YOUR EYES ARE TOO PURE TO LOOK ON EVIL: Cp Job 15:15; Psa 5:4,5; 34:15,16; 1Pe 1:15,16.

WHY THEN DO YOU TOLERATE THE TREACHEROUS? WHY ARE YOU SILENT WHILE THE WICKED SWALLOW UP THOSE MORE RIGHTEOUS THAN THEMSELVES?: Why did Yahweh then look approvingly on the treachery of the Babylonians? Why did He not reprove them and restrain them when the Babylonians slew people who were more righteous than themselves?

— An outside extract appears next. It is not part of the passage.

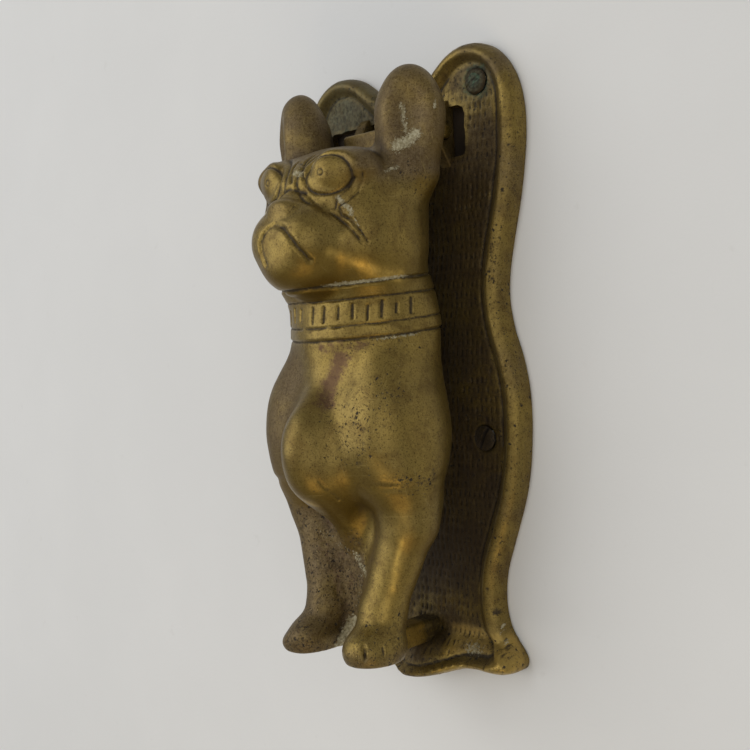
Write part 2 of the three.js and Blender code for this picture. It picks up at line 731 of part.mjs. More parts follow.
// --------------------------------------------------------------- small parts
function buildPin() {
  const endR = PIN_R * 0.7;
  const shoulder = PIN_HALF - 0.6;
  const geometry = latheGeometry([
    [0, -PIN_HALF], [endR, -PIN_HALF], [PIN_R, -shoulder],
    [PIN_R, shoulder], [endR, PIN_HALF], [0, PIN_HALF],
  ]);
  geometry.rotateZ(Math.PI / 2);
  geometry.translate(0, PIN_Y, PIN_Z);
  return toManifold(geometry);
}

// Y of the block's rear face, just in front of the curved foot of the plate
function blockSeat(z) {
  const heights = [-1, -0.5, 0, 0.5, 1].map((share) => {
    const x = share * BLOCK.halfWidth;
    return frontHeight(x, z, nearestOutline(x, z).distance);
  });
  return -(Math.max(...heights) + 0.1);
}

function buildBlock(plate) {
  const { halfWidth, z0, z1, y0, topChamfer, frontChamfer } = BLOCK;
  const frontView = polygon([
    [-halfWidth, z0], [halfWidth, z0],
    [halfWidth, z1 - topChamfer], [halfWidth - topChamfer, z1],
    [-halfWidth + topChamfer, z1], [-halfWidth, z1 - topChamfer],
  ]);

  const overlap = 0.01;         // keeps the side view proud of the front view
  const seatSteps = 6;
  const sideProfile = [[y0 + frontChamfer, z0 - overlap], [blockSeat(z0), z0 - overlap]];
  for (let i = 1; i <= seatSteps; i++) {
    const z = z0 + ((z1 + overlap - z0) * i) / seatSteps;
    sideProfile.push([blockSeat(z), z]);
  }
  sideProfile.push(
    [y0 + frontChamfer, z1 + overlap],
    [y0, z1 - frontChamfer],
    [y0, z0 + frontChamfer],
  );

  const clearance = toGeometry(plate);                // leaves a gap to the plate's facets
  clearance.translate(0, -BLOCK.gap, 0);
  return extrudeY(frontView, -35, 5)
    .intersect(extrudeX(polygon(sideProfile), -10, 10))
    .subtract(toManifold(clearance))
    // stem through the plate, ending just short of its back
    .add(barY(BLOCK.stemR, -14, -0.2, 0, BLOCK.stemZ));
}

// countersunk head with a low dome, plain shank, tapered point; +Y runs into the door
function buildScrew({ x, z, slotTurn }) {
  const { headR, shankR, length, headY } = SCREW;
  const rimR = headR - 0.15;
  const body = latheGeometry([
    [0, headY - 0.6], [headR * 0.55, headY - 0.45],
    [rimR, headY - 0.05], [rimR, headY + 0.25],
    [shankR, headY + 2.05], [shankR, headY + length - 5],
    [0.35, headY + length], [0, headY + length],
  ]);
  body.translate(x, 0, z);
  const slot = boxGeometry(
    [-headR - 1, headY - 1.5, -0.45],
    [headR + 1, headY + 0.25, 0.45],
  );
  slot.rotateY(slotTurn);
  slot.translate(x, 0, z);
  return toManifold(body).subtract(toManifold(slot));
}

// ------------------------------------------------------------------ assembly
const group = new THREE.Group();

function addBrass(name, solid, { color, roughness }) {
  const material = new THREE.MeshStandardMaterial({ color, roughness, metalness: 1 });
  const mesh = new THREE.Mesh(toGeometry(solid), material);
  mesh.name = name;
  group.add(mesh);
}

const plate = buildPlate();
addBrass('backplate', plate, { color: 0x6b5a32, roughness: 0.46 });
addBrass('dog_striker', buildDog(), { color: 0x7a683a, roughness: 0.4 });
addBrass('hinge_pin', buildPin(), { color: 0x8a7a48, roughness: 0.38 });
addBrass('strike_block', buildBlock(plate), { color: 0x74643a, roughness: 0.42 });
for (const screw of SCREWS) addBrass(`fixing_screw_${screw.name}`, buildScrew(screw), screw);

export default group;
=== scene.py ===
"""Cast brass bulldog door knocker: the dog hangs from a pin across the top of its backplate.

Meshes are worked out in millimetres; shaders, floor, lights and camera are in metres.
The plate's back lies on y = 0 and its front faces -Y. Z is up and x = 0 is the middle.
The dog faces -Y, so its left side is at +X.
"""
import math
from itertools import product

import bpy
import numpy as np
from mathutils import Matrix, Vector
from mathutils.geometry import tessellate_polygon


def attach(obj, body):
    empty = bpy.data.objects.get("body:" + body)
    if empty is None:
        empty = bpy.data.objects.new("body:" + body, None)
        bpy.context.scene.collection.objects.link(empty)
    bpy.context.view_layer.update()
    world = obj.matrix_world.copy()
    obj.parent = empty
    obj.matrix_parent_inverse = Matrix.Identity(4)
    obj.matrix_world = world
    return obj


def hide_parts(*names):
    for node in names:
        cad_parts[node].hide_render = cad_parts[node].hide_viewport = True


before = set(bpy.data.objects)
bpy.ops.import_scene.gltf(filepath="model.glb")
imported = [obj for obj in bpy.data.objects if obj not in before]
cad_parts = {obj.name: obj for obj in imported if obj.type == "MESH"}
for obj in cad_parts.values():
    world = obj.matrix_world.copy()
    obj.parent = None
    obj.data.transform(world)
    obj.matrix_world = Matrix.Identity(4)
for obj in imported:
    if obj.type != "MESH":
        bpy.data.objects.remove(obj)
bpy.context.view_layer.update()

MM = 0.001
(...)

The prophet's first question (vv 2-4) arose out of an apparent inconsistency between God's actions and His character. He was a just God, but He was allowing sin in His people to go unpunished. His second question arose out of the same apparent inconsistency. Yahweh was a just God, but He was allowing terrible sinners to succeed and even permitted them to punish less serious sinners. These questions evidenced perplexed faith rather than weak faith. Clearly Habakkuk had strong faith in God, but how God was exercising His sovereignty baffled him.

Hab 1:14

YOU HAVE MADE MEN LIKE FISH IN THE SEA, LIKE SEA CREATURES THAT HAVE NO RULER: Big fish eat little fish, and bigger fish eat the big fish. The same thing was happening in Habakkuk's world. Babylon was gobbling up the smaller nations, and Yahweh was not intervening in the process to establish justice.

Hab 1:15

THE WICKED FOE PULLS ALL OF THEM UP WITH HOOKS, HE CATCHES THEM IN HIS NET, HE GATHERS THEM UP IN HIS DRAGNET: Babylon was like a fisherman who took other nations captive with hook and net and rejoiced over his good catch. Babylonian monuments depict the Chaldeans as having driven a hook through the lower lip of their captives and stringing them single file, like fish on a string (W. Rudolph). This was an Assyrian tradition that the Babylonians continued. In another Babylonian relief, the Chaldeans pictured their major gods dragging a net in which their captured enemies squirmed (Laetsch). The Babylonians even gave credit to the tools they used to make their impressive conquests rather than to Yahweh (cp v 11). They had as little regard for human life as fishermen have for fish. That God would allow this to continue seemed blatantly unjust to the prophet.

Hab 1:16

THEREFORE HE SACRIFICES TO HIS NET AND BURNS INCENSE TO HIS DRAGNET, FOR BY HIS NET HE LIVES IN LUXURY AND ENJOYS THE CHOICEST FOOD: "Idolatry is not limited to those who bring sacrifices or burn incense to inanimate objects. People of position, power, and prosperity often pay homage to the business or agency that provided them their coveted status. It becomes their constant obsession, even their 'god' " (Blue, cited in Const).

Hab 1:17

IS HE TO KEEP ON EMPTYING HIS NET, DESTROYING NATIONS WITHOUT MERCY?: Habakkuk concluded his question by asking the Lord if the Babylonians would continue to carry on their evil practices without sparing anyone. Yahweh's policy of not interfering with Babylon's wickedness baffled Habakkuk more than His policy of not interfering with Judah's wickedness. It was Yahweh using a nation that practiced such excessive violence to judge the sins of His people that Habakkuk could not understand.